Nelle "Linee guida riguardanti l'applicazione e la previsione delle sanzioni amministrative pecuniarie ai fini del Regolamento UE n. 2016/679" del 3 ottobre 2017, viene chiarito che l'adesione ai codici di condotta approvati può essere utilizzata, rispettivamente, sia dal titolare del trattamento come elemento per dimostrare il rispetto dei suoi obblighi, sia dal responsabile come elemento per dimostrare di aver posto in essere le garanzie sufficienti per i trattamenti effettuati per conto del titolare (ad esempio, misure tecniche e organizzative adeguate).

Il Garante della privacy potrebbe considerare non necessaria l'applicazione di sanzioni pecuniarie nei confronti di soggetti aderenti ai codici, essendo sufficiente che l'organismo di controllo dell'organizzazione di categoria intervenga attraverso la sospensione dell'associato non compliant o attraverso l'applicazione delle sanzioni previste dal codice di condotta.

Il 12 febbraio 2019 sono state adottate dal Comitato Europeo per la Protezione dei Dati ("EDPB") le linee guida in materia di codici di condotta, allo scopo di promuovere ed incentivare lo sviluppo di questi sistemi di auto-regolamentazione.
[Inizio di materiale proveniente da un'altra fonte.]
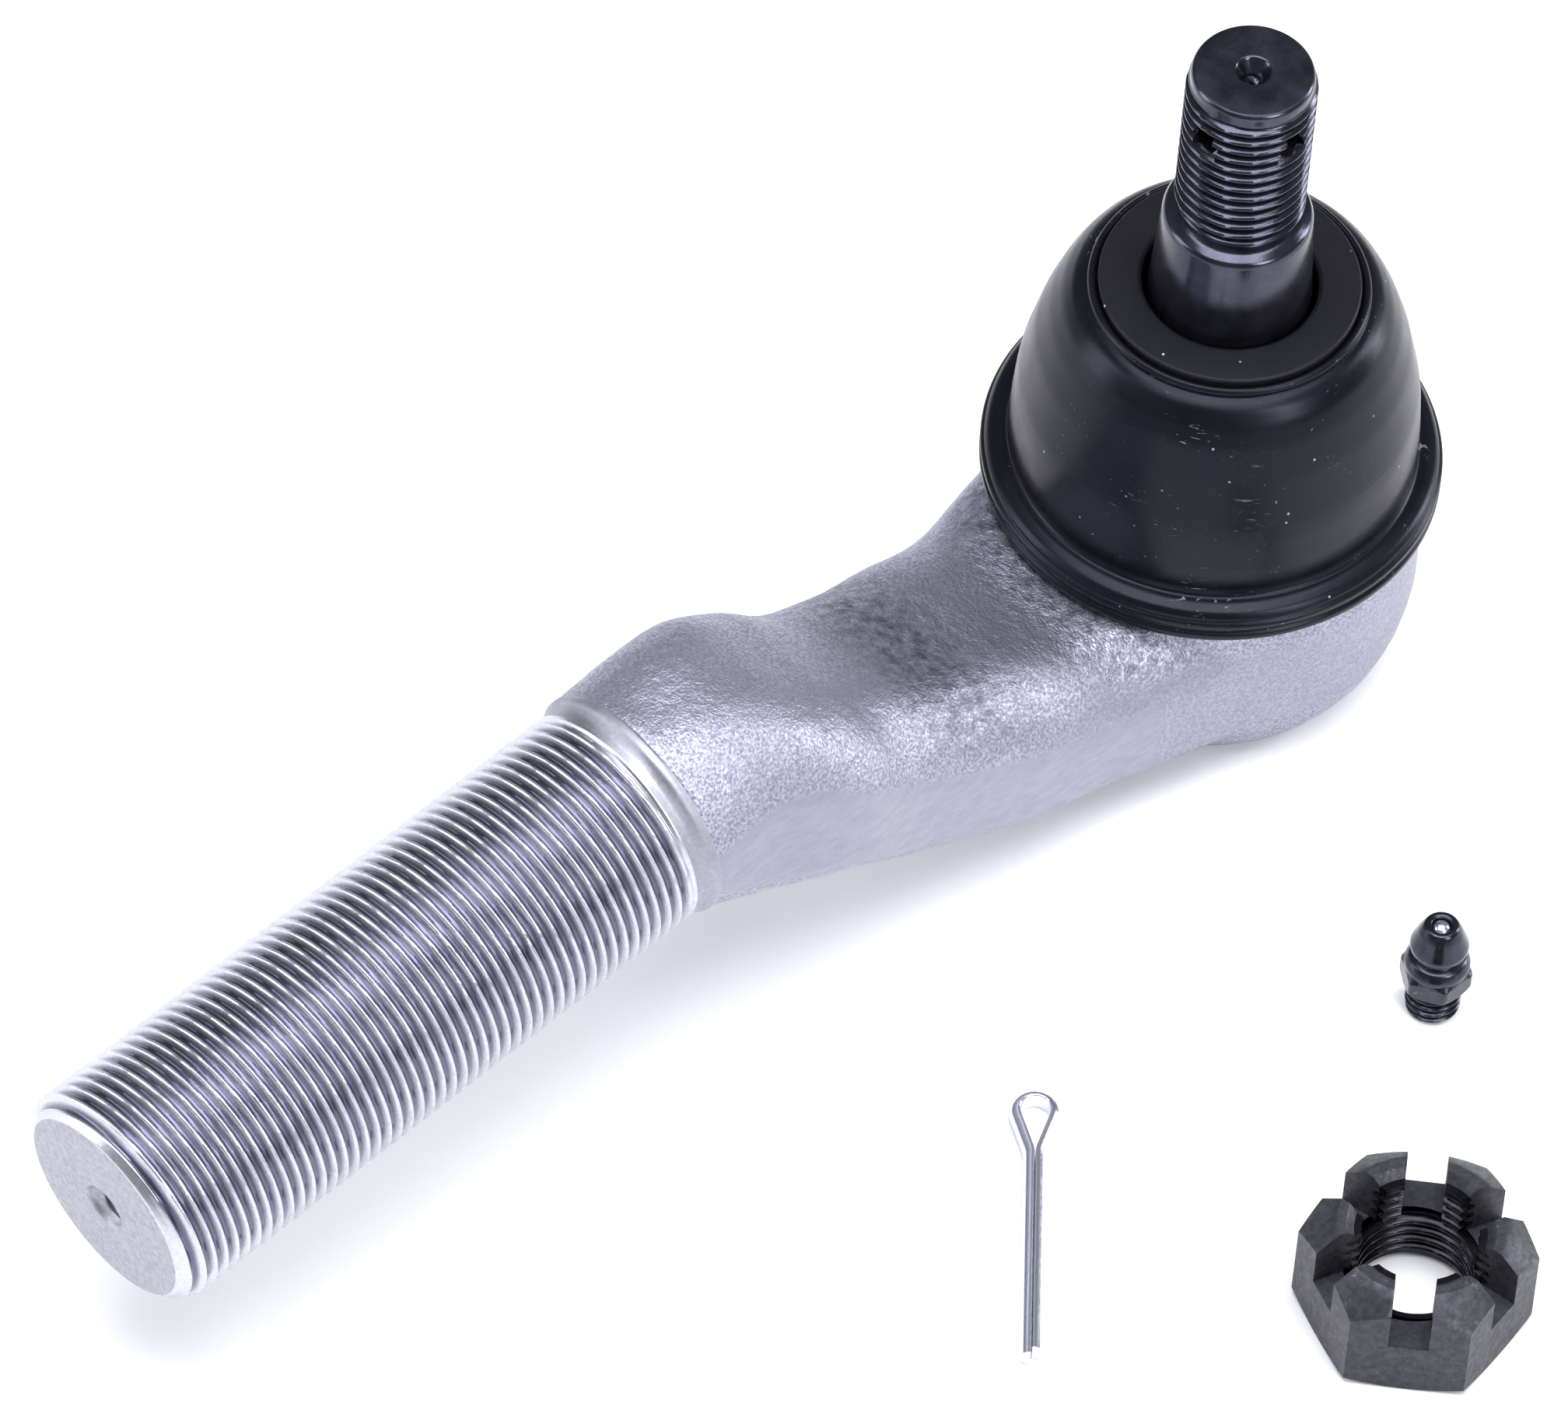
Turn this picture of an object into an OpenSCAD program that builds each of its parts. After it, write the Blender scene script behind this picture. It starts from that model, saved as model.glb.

La bozza del codice di condotta, redatta dalle associazioni di titolari o responsabili del trattamento, deve essere sottoposta ad approvazione del Garante privacy nazionale, e deve contenere alcuni elementi indispensabili, per evitare di essere rigettata:

  • l'indicazione delle finalità, dell'ambito di applicazione e di come il codice di condotta aiuti a conformarsi al GDPR;
  • deve essere presentato da associazioni di categoria dei titolari o responsabili che dimostrino una rappresentatività effettiva della categoria, ad esempio sulla base del numero di membri che hanno deciso di aderire al codice;
  • il dettaglio del trattamento che viene regolamentato, quali operazioni verranno svolte e che tipo di dati personali verranno trattati;
  • l'ambito territoriale, se nazionale o transnazionale, identificando altresì la giurisdizione competente;
  • in base al Considerando 99, GDPR, "le associazioni e gli altri organismi rappresentanti le categorie di titolari del trattamento o di responsabili del trattamento dovrebbero consultare le parti interessate pertinenti, compresi, quando possibile, gli interessati, e tener conto delle osservazioni ricevute e delle opinioni espresse in riscontro a tali consultazioni";
  • l'identificazione di organismi di controllo all'interno delle associazioni di categoria, sulla base di quanto previsto dall'art. 41, GDPR. Infatti, i codici di condotta relativi ad attività svolte da privati o organismi non pubblici devono prevedere la nomina di un organismo di controllo, che abbia un adeguato livello di competenza rispetto al contenuto del codice e che ne monitori l'osservanza ed il rispetto.

Al termine del procedimento di valutazione, l'autorità di controllo potrà rifiutare o accettare la bozza del codice di condotta, nel qual caso la stessa dovrà essere registrata e pubblicata.